### TASK PROMPT
Only the lines from the start of the material through the line containing "from math import sin, cos, radians, sqrt" are to be extracted, exactly as they appear.

### COLLECTED MATERIAL

--------------------

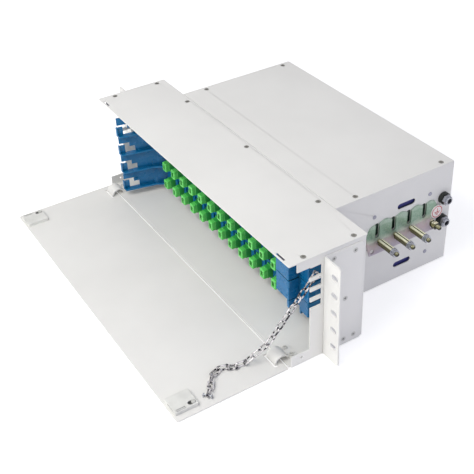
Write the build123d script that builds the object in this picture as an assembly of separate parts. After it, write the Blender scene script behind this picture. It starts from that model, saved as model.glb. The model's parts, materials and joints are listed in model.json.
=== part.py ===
from build123d import *
import os
from math import sin, cos, radians, sqrt

# 19-inch rack optical distribution frame: a 3U fibre patch and splice box, T-shaped in
# plan, with its drop-down front door lying open and four pull-out trays.
# Millimetres. +X right, +Y to the rear, +Z up.
# The working frame has Y = 0 at the front edge of the top cover. Parts are moved by
# -EAR_REAR_Y on export, so the origin ends up at the middle of the width, on the plane
# where the ears bear on the rack rails, at the underside.

# ---- driving dimensions -------------------------------------------------
FRONT_W = 430.0      # width of the front section
REAR_W = 323.0       # width of the rear body
HEIGHT = 132.0       # three rack units less clearance
FRONT_D = 95.0       # depth of the front section
DEPTH = 259.0        # whole depth
THIN = 1.2           # sheet of covers and rear walls
THICK = 1.5          # sheet of bottom, door and side plates

FRONT_X = FRONT_W / 2            # outer face of the side plate
FRONT_IN_X = FRONT_X - THICK     # inner face of the side plate
REAR_X = REAR_W / 2              # outer face of the rear wall sheet
REAR_IN_X = REAR_X - THIN        # inner face of the rear wall sheet
SHOULDER_Y = FRONT_D - THICK     # front face of the shoulder of the side plate
COVER_Z = HEIGHT - THIN          # underside of the top covers

# rack ears
EAR_X = 482.6 / 2                # half the width over the ears (19 inch)
EAR_T = 1.6
EAR_REAR_Y = 43.0                # rear face of the ear flange = rack plane
HALF_UNIT = 22.225               # half of a rack unit, the slot pitch
EAR_HOLE_X = 465.1 / 2           # half the hole spacing across the rack

# (y, z) of the screws that hold an ear on the side plate
EAR_SCREWS = [(52.6, 120.3), (79.1, 119.6), (68.1, 63.0), (67.4, 7.6), (80.5, 8.2)]

# (x, y) of the cover screws
SIDE_SCREWS = [(side * 209, y) for side in (-1, 1) for y in (21, 82)]
SEAM_SCREWS = [(x, 89) for x in (-140, 0, 140)]
FRONT_SCREWS = SIDE_SCREWS + SEAM_SCREWS
REAR_SCREWS = [(side * 155, y) for y in (126, 245) for side in (-1, 1)]
COVER_TAP_R = 1.3                # hole radius in the sheet under the covers

# door, hinge and latch
HINGE_X, HINGE_Y, HINGE_Z = 195, -1.5, 1.0
HINGE_SCREW_Y = 11.5
HINGE_SCREW_XS = [HINGE_X - 6, HINGE_X + 6]
DOOR_FREE_Y = -132.5             # free edge of the open door
LATCH_PIN_XS = [188.5, 203.5]
LATCH_PIN_Y = -115.0

# trays
TRAY_COUNT = 4
TRAY_PITCH = 26.67
TRAY_Z0 = 10.5                   # underside of the lowest tray
TRAY_H = 25.6
ADAPTER_COUNT = 12
ADAPTER_PITCH = 23.2
ADAPTER_XS = [-145.0 + ADAPTER_PITCH * i for i in range(ADAPTER_COUNT)]
ADAPTER_Z = 9.15                 # adapter centre above the tray underside
PANEL_Y = 62.0                   # rear face of the adapter flanges = front of the panel

# fittings of the rear walls
WALL_RIVETS = [(148.2, 100.1), (226.7, 100.3), (227.0, 21.0)]   # (y, z)
SHOULDER_RIVET_X = REAR_X + 6.5
SHOULDER_RIVET_ZS = [20, 66, 112]
COMB_YS = [152.0, 175.0, 197.0, 219.0]
BOLT_YS = [155.0, 177.5, 200.0]
BOLT_Z = 67.0
BOLT_R, BOLT_HOLE_R = 2.5, 2.7
EARTH_Y, EARTH_Z = 231.0, 61.0                  # earth stud
ENTRIES = [(247.0, 88.5), (246.5, 59.0)]        # (y, z) of the lined cable entries
SHORT_SLOT = (142.5, 59.5, 5.5, 4.2)            # y, z, length, width
INLETS = [(side * 100, z) for side in (1, -1) for z in (40, 92)]   # (x, z), rear panel
INLET_L, INLET_W = 60, 26

# door chain
WIRE = 1.4
LINK_L, LINK_W = 11.0, 5.6
LINK_PITCH = 8.05
STUD = Vector(209.0, 36.9, 104.3)       # stud on a tooth of the side plate comb
LIFT = Vector(185.5, -36.0, 4.4)        # where the chain lifts off the door


# ---- shape helpers ------------------------------------------------------
def span(centre, half):
    """both ends of a range about a centre"""
    return centre - half, centre + half


def block(x0, x1, y0, y1, z0, z1):
    return Pos((x0 + x1) / 2, (y0 + y1) / 2, (z0 + z1) / 2) * Box(
        abs(x1 - x0), abs(y1 - y0), abs(z1 - z0))


def rod_x(x0, x1, y, z, radius):
    return Pos((x0 + x1) / 2, y, z) * Rot(0, 90, 0) * Cylinder(radius, abs(x1 - x0))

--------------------

### COMPLETED TASK
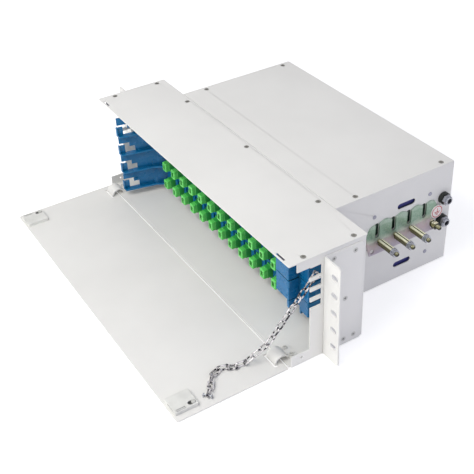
Write the build123d script that builds the object in this picture as an assembly of separate parts. After it, write the Blender scene script behind this picture. It starts from that model, saved as model.glb. The model's parts, materials and joints are listed in model.json.
=== part.py ===
from build123d import *
import os
from math import sin, cos, radians, sqrt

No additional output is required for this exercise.